Problem requirements: Find each line with "that" and copy it.
*** Given information
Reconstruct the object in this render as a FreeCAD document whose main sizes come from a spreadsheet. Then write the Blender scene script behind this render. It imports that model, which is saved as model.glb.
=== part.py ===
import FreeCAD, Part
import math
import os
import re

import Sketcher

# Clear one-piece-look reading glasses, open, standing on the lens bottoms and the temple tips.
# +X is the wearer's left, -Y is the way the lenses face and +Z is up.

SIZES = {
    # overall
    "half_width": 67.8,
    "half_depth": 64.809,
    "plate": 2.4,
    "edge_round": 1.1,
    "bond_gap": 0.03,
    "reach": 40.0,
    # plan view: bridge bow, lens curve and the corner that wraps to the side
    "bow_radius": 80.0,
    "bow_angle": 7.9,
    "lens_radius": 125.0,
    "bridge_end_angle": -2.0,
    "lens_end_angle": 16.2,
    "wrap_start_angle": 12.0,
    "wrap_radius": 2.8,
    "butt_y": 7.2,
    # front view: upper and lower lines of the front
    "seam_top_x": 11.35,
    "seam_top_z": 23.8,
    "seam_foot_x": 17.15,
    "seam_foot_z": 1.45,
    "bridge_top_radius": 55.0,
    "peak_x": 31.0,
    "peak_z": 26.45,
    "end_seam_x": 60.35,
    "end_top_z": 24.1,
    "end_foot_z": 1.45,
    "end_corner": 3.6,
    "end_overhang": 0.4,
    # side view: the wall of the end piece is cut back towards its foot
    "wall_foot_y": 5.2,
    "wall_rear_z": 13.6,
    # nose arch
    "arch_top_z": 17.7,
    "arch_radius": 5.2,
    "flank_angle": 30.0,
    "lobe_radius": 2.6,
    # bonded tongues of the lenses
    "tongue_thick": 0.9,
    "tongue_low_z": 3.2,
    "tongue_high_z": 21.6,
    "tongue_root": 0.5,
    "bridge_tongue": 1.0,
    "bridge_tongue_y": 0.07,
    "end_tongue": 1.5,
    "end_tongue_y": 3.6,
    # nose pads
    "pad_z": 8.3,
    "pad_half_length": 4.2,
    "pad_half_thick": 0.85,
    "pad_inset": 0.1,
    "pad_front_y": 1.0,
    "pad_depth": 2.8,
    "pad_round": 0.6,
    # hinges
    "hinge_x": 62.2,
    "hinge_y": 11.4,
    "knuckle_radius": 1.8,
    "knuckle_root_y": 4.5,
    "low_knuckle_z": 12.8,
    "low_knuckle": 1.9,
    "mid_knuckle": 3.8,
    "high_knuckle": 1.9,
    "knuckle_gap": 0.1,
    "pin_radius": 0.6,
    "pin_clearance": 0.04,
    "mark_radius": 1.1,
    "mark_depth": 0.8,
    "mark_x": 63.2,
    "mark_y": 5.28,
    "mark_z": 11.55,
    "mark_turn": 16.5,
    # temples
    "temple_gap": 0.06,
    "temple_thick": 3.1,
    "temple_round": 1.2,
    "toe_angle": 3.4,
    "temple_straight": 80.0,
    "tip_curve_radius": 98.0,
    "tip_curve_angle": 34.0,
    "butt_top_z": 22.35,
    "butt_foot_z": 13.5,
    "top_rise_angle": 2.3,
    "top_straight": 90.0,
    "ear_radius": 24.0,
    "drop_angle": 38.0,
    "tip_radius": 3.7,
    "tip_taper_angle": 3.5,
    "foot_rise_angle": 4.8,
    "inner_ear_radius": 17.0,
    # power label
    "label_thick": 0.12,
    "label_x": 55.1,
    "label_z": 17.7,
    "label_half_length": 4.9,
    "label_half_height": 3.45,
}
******
Answer to this task:
Reconstruct the object in this render as a FreeCAD document whose main sizes come from a spreadsheet. Then write the Blender scene script behind this render. It imports that model, which is saved as model.glb.
    # plan view: bridge bow, lens curve and the corner that wraps to the side